Financial advisors should think carefully before enrolling self-employed clients in the new one-person 401(k) plans, says Principal Financial Group.
The plans could generate huge tax savings for owners of some one-person businesses, but they could also lead to compliance headaches for owners who expand, says Elise Pilkington, assistant director of retirement and investor services at Principal.
Because operating a two-person 401(k) plan is so much more difficult than operating a one-person plan “you really do have to have no other employees that would be eligible for the plan,” Pilkington says.
Principal, a Des Moines, Iowa, financial services company, is recommending that advisors prescribe one-person 401(k) plans only if they are willing to stay in touch with the purchasers, to make sure users think before they hire.

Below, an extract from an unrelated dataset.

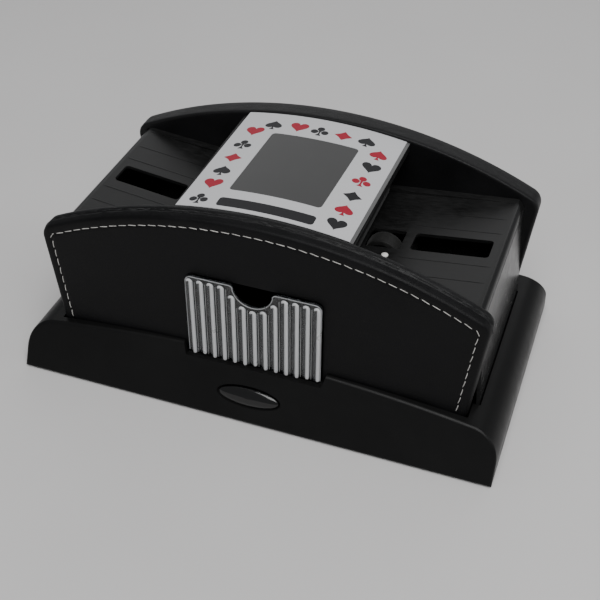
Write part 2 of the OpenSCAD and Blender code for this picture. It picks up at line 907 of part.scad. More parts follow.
color("silver") left() feed_shaft();  // left_feed_shaft
color([0.12, 0.12, 0.12]) left() roller_hub();  // left_roller_hub
color([0.2, 0.2, 0.19]) left() roller_tyre();  // left_roller_tyre
color("white") left() shaft_bushes();  // left_shaft_bushes
color([0.12, 0.12, 0.12]) left() roller_gear();  // left_roller_gear
color([0.12, 0.12, 0.12]) left() idler_gear();  // left_idler_gear
color([0.12, 0.12, 0.12]) left() compound_gear();  // left_compound_gear
color([0.3, 0.3, 0.31]) left() motor_can();  // left_motor_can
color([0.12, 0.12, 0.12]) left() motor_cap();  // left_motor_cap
color("silver") left() motor_bracket();  // left_motor_bracket
color("silver") left() motor_shaft();  // left_motor_shaft
color("gold") left() motor_pinion();  // left_motor_pinion
color("silver") feed_shaft();  // right_feed_shaft
color([0.12, 0.12, 0.12]) roller_hub();  // right_roller_hub
color([0.2, 0.2, 0.19]) roller_tyre();  // right_roller_tyre
color("white") shaft_bushes();  // right_shaft_bushes
color([0.12, 0.12, 0.12]) roller_gear();  // right_roller_gear
color([0.12, 0.12, 0.12]) idler_gear();  // right_idler_gear
color([0.12, 0.12, 0.12]) compound_gear();  // right_compound_gear
color([0.3, 0.3, 0.31]) motor_can();  // right_motor_can
color([0.12, 0.12, 0.12]) motor_cap();  // right_motor_cap
color("silver") motor_bracket();  // right_motor_bracket
color("silver") motor_shaft();  // right_motor_shaft
color("gold") motor_pinion();  // right_motor_pinion
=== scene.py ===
# Automatic card shuffler: surfaces, finer shapes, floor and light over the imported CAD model.
# Lengths are in millimetres until MM turns them into metres. The lights' places and sizes are in metres.
import math
import random

import bmesh
import bpy
from mathutils import Matrix, Vector, noise


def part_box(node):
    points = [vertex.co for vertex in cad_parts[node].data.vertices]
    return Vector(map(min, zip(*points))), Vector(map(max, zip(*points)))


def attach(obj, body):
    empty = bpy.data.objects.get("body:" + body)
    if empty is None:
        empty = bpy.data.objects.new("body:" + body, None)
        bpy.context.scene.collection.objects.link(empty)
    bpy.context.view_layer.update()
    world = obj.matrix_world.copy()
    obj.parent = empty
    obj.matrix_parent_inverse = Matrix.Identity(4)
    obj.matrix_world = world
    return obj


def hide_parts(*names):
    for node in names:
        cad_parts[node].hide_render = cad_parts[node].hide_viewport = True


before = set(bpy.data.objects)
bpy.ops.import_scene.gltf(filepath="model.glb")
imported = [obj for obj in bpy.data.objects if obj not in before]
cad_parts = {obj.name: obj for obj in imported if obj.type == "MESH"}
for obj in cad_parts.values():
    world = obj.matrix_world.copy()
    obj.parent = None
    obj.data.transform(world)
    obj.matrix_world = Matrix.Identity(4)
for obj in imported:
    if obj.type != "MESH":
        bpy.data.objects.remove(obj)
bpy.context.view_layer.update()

MM = 0.001


def mm_box(node):
    """Lowest and highest corner of a CAD node, in millimetres."""
    low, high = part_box(node)
    return low / MM, high / MM


# ---------- camera ----------

# Angles in degrees, and the lens in millimetres for a frame 36 mm wide
CAMERA_AZIMUTH = 19.43
CAMERA_ELEVATION = 39.18
CAMERA_ROLL = 0.46
CAMERA_LENS = 66.25
CAMERA_PLACE = Vector((151.5, -421.1, 388.7)) * MM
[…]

Financial services companies and their distributors are talking about one-person 401(k) plans, which are also called “owner-only” plans, “mini-k” plans and “individual-k” plans, because of the Economic Growth and Tax Relief Reconciliation Act of 2001. This year, EGTRRA will let many one-person firms put 28% of income included in contribution calculations into their 401(k) plans.

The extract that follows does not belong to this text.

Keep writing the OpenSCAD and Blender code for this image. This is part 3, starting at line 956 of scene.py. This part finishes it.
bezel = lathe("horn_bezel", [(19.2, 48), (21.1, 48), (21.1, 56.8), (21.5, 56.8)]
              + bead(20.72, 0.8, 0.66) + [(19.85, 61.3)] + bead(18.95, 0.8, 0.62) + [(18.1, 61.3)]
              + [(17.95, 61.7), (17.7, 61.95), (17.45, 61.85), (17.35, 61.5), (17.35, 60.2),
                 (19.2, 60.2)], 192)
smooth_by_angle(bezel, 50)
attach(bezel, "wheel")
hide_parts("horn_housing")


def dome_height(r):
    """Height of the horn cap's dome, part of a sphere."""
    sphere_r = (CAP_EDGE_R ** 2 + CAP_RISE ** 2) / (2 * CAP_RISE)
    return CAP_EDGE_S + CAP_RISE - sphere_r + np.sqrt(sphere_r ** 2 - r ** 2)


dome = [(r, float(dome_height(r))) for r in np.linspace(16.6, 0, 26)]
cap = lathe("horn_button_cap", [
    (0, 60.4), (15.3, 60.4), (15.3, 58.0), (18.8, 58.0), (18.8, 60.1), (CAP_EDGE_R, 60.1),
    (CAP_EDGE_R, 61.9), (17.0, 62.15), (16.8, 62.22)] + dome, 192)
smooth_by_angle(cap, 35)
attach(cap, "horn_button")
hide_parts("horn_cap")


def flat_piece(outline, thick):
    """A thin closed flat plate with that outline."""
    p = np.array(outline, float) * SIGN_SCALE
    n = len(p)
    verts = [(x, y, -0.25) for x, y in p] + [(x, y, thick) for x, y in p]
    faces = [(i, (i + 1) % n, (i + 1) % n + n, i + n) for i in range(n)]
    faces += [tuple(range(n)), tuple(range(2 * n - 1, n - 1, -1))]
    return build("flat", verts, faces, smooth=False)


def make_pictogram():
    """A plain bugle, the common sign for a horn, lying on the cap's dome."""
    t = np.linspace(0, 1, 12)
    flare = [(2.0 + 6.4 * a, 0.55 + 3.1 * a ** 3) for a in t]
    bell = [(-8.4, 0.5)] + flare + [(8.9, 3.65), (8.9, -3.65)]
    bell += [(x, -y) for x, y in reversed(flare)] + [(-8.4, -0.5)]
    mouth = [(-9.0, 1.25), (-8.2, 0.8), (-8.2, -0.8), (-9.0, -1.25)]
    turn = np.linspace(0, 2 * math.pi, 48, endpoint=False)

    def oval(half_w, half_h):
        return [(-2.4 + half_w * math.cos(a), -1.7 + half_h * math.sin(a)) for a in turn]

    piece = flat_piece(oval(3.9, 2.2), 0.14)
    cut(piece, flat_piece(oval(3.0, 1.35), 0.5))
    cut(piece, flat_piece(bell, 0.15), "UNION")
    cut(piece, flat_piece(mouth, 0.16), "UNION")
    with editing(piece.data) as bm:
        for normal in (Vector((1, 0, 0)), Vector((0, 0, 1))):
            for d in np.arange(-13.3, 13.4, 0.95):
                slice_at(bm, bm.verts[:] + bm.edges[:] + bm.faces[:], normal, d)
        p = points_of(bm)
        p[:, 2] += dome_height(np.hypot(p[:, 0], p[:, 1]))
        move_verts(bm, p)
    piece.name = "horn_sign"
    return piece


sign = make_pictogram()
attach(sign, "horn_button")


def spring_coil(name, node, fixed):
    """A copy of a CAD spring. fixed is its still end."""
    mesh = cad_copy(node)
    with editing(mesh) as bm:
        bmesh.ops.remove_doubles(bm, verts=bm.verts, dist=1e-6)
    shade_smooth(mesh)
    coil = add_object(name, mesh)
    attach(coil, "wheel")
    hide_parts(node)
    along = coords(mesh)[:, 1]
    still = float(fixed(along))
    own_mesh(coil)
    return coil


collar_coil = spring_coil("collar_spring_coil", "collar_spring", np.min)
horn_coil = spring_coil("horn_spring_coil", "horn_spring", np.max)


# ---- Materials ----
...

Some owner-employees may be able to use one-person 401(k) plans to defer taxes on as much as $40,000 in income this year, according to BISYS Inc., New York, a company that sells one-person 401(k) administration services to financial services firms.
One-person companies could set up 401(k) plans before EGTRRA came along, but contribution limits were much lower and administrative costs were high. Most one-person firms ended up using Keough plans and individual retirement accounts.
Now, EGTRRA has made one-person 401(k) plans so attractive that financial services firms are using technology to lower the administrative costs. “We expect most of the leading financial services organizations will launch an Individual(k)-type product during 2002,” says Chris Guarino, president of the BISYS retirement services unit.
BISYS says its consulting arm is already helping 50 financial services firms set up one-person 401(k) programs. “Each of the firms we are currently working with has reported demand for this new retirement product is growing exponentially,” he says.
Pioneer Investment Management Inc., Boston, has entered the market by introducing the Uni-K one-person 401(k) program.
“Any business that employs only owners and their spouses–including C corporations, S corporations, partnerships and sole proprietors–is a candidate,” Pioneer says on its Uni-K Web site.
In theory, Principal’s Pilkington says, compliance can be simple for a small one-person 401(k) plan. Owners of plans with less than $100,000 in plan assets can even get away without filing Form 5500EZ, the short reporting form for small benefit plans.
But, if an owner-employee hires someone other than a husband or a wife, and the new employee works more than 1,000 hours a year, the employee must join the plan, too, or the owner cannot contribute, Pilkington says.
The owner must be willing to make an employer contribution equal to at least 3% of the employees pay, and the size of the employees contribution will set an upper limit on the owners contribution, Pilkington says.
If the IRS believes a plan discriminates against the employee or violates other IRS rules, the plan might have to refund all of the owners contributions and pay penalties and back taxes, she warns.
One-person companies could run into additional problems if the owners live in California and other states that have refused to increase their contribution limits to match the federal limits.
Because the rules governing retirement plans are so tricky, owners of one-person companies should talk to their tax advisors before buying one-person 401(k) plans or any other retirement savings plans, Pilkington says.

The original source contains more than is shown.